The Friday statewide announcement from JCP&L said the parent company, FirstEnergy had brought in more than 14,500 professionals, outside contractors and utility workers to restore service to the state's JCP&L customers. 

The statewide announcement from JCP&L, and spokesman Ron Morano, said the Sunday goal will not apply to customers where service wires to individual homes must be replaced.

"Devastated areas, mostly in the barrier islands where crews were not able to begin service restoration until recently, will extend into next week," according to that announcement.

Gail Zawacki November 10, 2012 at 02:56 PM
Sandy's monumental storm surge has caused epic misery. However, the damage to coastal areas cannot explain the extent of loss of power inland. What is being ignored in this storm (and Irene also) is the real source of massive power loss - trees that are falling on the power lines. They didn't used to fall with regularity on people, cars and houses. The winds in both those storms were nothing that a healthy tree shouldn't withstand. Why are they falling now? 

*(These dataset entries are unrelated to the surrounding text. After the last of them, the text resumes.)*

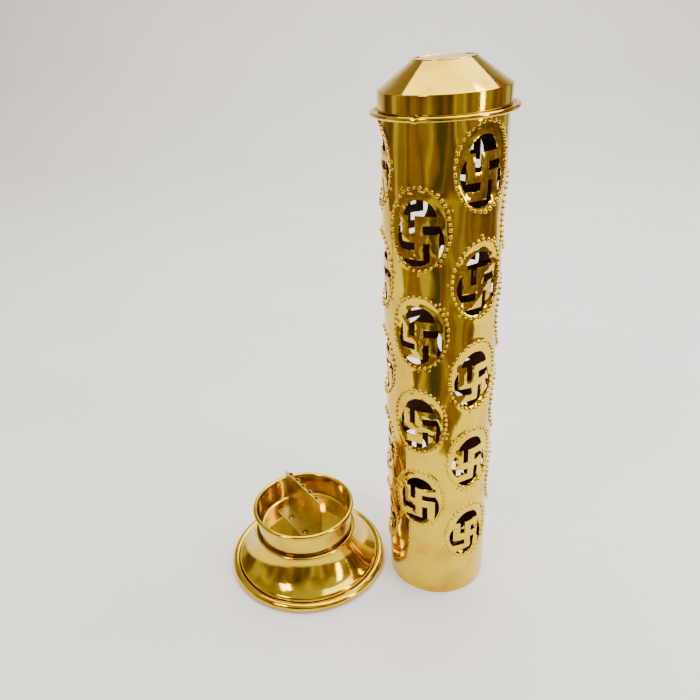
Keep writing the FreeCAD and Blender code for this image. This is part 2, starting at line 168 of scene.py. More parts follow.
def new_material(name):
    """A material with an empty tree."""
    material = bpy.data.materials.new(name)
    material.use_nodes = True
    material.node_tree.nodes.clear()
    return material, material.node_tree


trial, tree = new_material("trial")
add(tree, "ShaderNodeOutputMaterial", Surface=add(tree, "ShaderNodeBsdfPrincipled"))
print("a trial material has", len(tree.nodes), "nodes and", len(tree.links), "link")
bpy.data.materials.remove(trial)

# %% [markdown]
# ## Brass
# Brass is about two parts copper to one of zinc. Polished, it is a bare metal: all its
# colour is in its reflections, so the base colour is a strong yellow and the roughness is
# low. What keeps it from looking like plastic is the trace of how it was worked. Spun
# pieces keep fine rings from the tool, sheet keeps the long strokes of the buffing wheel,
# and both keep fingerprints and clouds of tarnish. The grooves get painted shade: their
# colour is pulled towards a dark brown.

# %% Painted shade in the grooves
# The dark brown of the painted shade in the grooves
GROOVE_SHADE_BROWN = "3a2408"
# Radius, height and reach of the grooves whose colour is darkened to brown as painted shade
FOOT_GROOVES = [(TUBE_R + 1.3, SHELF_Z + 0.6, 1.5), (FOOT_R - 5.0, 4.6, 0.9)]
CAP_GROOVES = [(TUBE_R + 1.1, CAP_Z + 1.9, 1.1)]


def groove_painted_shade(tree, place, tarnish_and_shade, grooves):
    """Adds painted shade, a darkening towards brown, near each groove's circle. The darkest part is a
    third of its reach.
    """
    parts = add(tree, "ShaderNodeSeparateXYZ", i0=place).outputs
    flat = add(tree, "ShaderNodeCombineXYZ", i0=parts[0], i1=parts[1])
    radius = add(tree, "ShaderNodeVectorMath", {"operation": "LENGTH"}, i0=flat).outputs["Value"]
    spot = add(tree, "ShaderNodeCombineXYZ", i0=radius, i2=parts[2])
    for groove_r, groove_z, reach in grooves:
        circle = (groove_r * MM, 0, groove_z * MM)
        away = add(tree, "ShaderNodeVectorMath", {"operation": "DISTANCE"}, i0=spot, i1=circle)
        near = add(
            tree,
            "ShaderNodeMapRange",
            i0=away.outputs["Value"],
            i1=0.35 * reach * MM,
            i2=reach * MM,
            i3=0.92,
            i4=0.0,
        )
        tarnish_and_shade = add(tree, "ShaderNodeMath", {"operation": "MAXIMUM"}, i0=tarnish_and_shade, i1=near)
    return tarnish_and_shade


print("grooves that hold dirt: %d on the foot, %d on the cap" % (len(FOOT_GROOVES), len(CAP_GROOVES)))

# %% Bumps in brass
MARK_DEEP = 0.2
WAVE_DEEP = 1.0
# One wave of thin sheet is about 14 mm wide and 40 mm tall
SHEET_WAVES = (70, 70, 26)


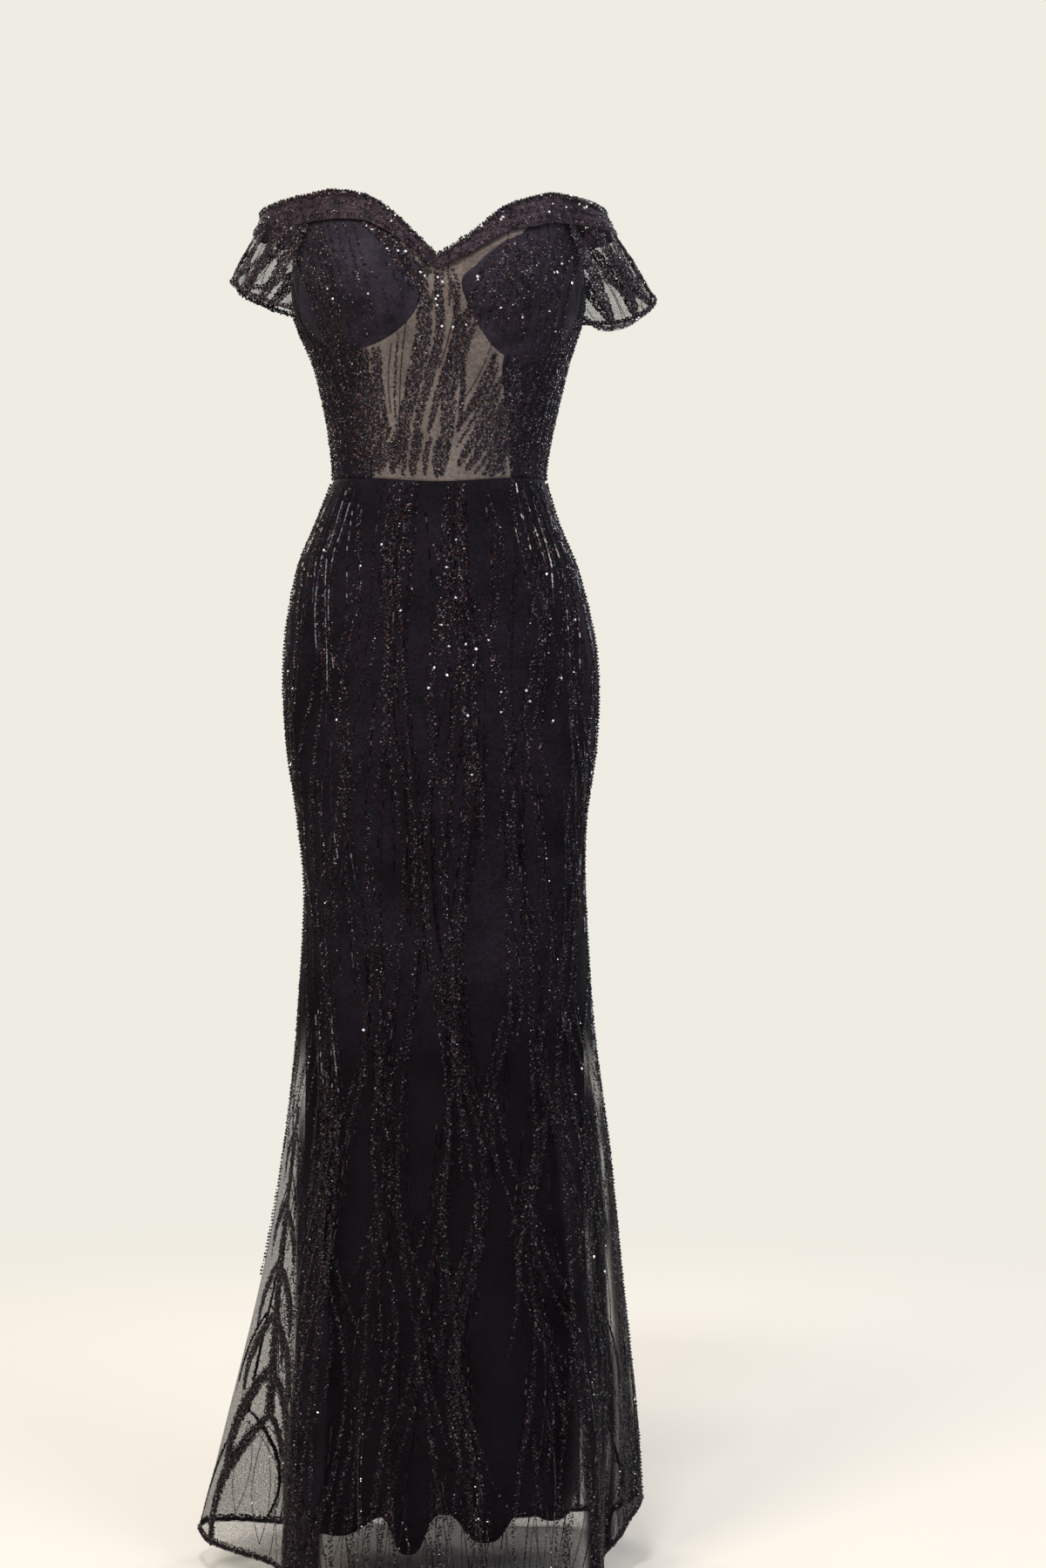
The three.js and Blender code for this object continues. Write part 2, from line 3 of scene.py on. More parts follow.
import bpy
import numpy as np
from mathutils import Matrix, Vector


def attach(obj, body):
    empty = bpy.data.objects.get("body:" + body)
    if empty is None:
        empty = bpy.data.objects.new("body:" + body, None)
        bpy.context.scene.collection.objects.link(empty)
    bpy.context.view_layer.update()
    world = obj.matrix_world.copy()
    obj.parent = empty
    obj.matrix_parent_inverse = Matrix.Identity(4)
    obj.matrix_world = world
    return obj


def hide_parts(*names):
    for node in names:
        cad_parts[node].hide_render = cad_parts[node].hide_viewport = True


# Off-the-shoulder evening gown in beaded tulle over a narrow lining.
# Sizes are millimetres, angles degrees: 0 is the front middle, 90 the right side, 180 the back.
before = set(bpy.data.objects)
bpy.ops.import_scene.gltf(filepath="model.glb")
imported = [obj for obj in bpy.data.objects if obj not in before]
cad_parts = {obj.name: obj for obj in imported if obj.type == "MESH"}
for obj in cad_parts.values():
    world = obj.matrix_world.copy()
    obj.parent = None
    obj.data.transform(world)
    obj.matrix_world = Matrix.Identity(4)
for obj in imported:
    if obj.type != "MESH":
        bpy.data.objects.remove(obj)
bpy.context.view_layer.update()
chance = np.random.default_rng(17)
toMetres = 0.001


# Camera: level, from the front, framed as an upright 1200 x 1799 picture
shot = {"x": 85.5, "distance": 2800, "height": -312.3, "lens": 62.26, "far": 40}


def makeCamera():
    data = bpy.data.cameras.new("camera")
    data.lens = shot["lens"]
    data.clip_end = shot["far"]
    camera = bpy.data.objects.new("camera", data)
    camera.location = Vector((shot["x"], -shot["distance"], shot["height"])) * toMetres
    camera.rotation_euler = (math.pi / 2, 0, 0)
    bpy.context.scene.collection.objects.link(camera)
    bpy.context.scene.camera = camera
    bpy.context.scene.view_settings.view_transform = "Standard"


makeCamera()
print("camera is in place")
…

The answer is obvious if you actually LOOK. They are all dying. Every species, every age, every location. Symptoms are broken branches, cankers, splitting lichen-covered bark, holes, thin crowns, early leaf drop, lack of autumn color, yellowed needles. Most foresters blame climate change drought and/or invasives, which doesn't fit the evidence. Native pests and diseases are rampant, and trees watered in nurseries exhibit identical symptoms. Most people don't realize, because it's invisible, that the background level of tropospheric ozone is increasing. Agricultural yield and quality are reduced, and trees exposed to cumulative damage are universally in decline. Scientists know that ozone debilitates plants, causing their roots to shrink rendering them vulnerable to drought and wind...AND impinges on their natural immunity to attacks from insects, disease and fungus. Most of the trees that fell during Sandy were rotted inside. Photos http://witsendnj.blogspot.com
Albert McFadden November 10, 2012 at 03:02 PM
They've "confirmed there are a number of Poles" down on Round Top Road? If any Bernardsville official didn't know that from day one they're off in la-la-land. Poles, wires, trees...you name it. This happened last year, the year before that, and with virtually every storm. It's insulting to mention homes that have had power going out after being restored, while the rest of us freeze on Roundtop with no power at all since day one. And we're being told the problem is "communication?" No, here's a news flash for you...the problem is ELECTRIITY on Round Top Road AGAIN,,, And you tow the JCP&L line that it's an "emergency?" NO...the first, second and third times may have been an emergency. Ever since JCP&L was purchased by Ohio based First Energy it became a business decision. They are deliberately underfstaffed to maximize profits. Every other townj gets more respect than Bernardsville. I wonder why?
BRER November 10, 2012 at 04:10 PM
Let's be fair for a moment and look at it with some common sense which is not common these days. On the topic of trees near utitlies, well, that is the problem indeed. This applies to trees which are rotten as well as some trees which are not. For instance, pines do not root deeply and they tend to fall over with wind much more so than other species. You see this quite readily in Bernards all over. Further, one cannot blame town officials or power companies if one has many overhanging trees near the power line in one's own property. On one hand, I think the town and the power company should have spokesperson in place respectively so that they can field questions and concerns, which has not be in place this time. On the other hand, we need legislation to remove potential damaging trees in a wooded town like Bernards. It takes couple trees to potentially affect the livelihood of hundreds of people. But we tend to let it slide until next storm comes and have reality hit our face again.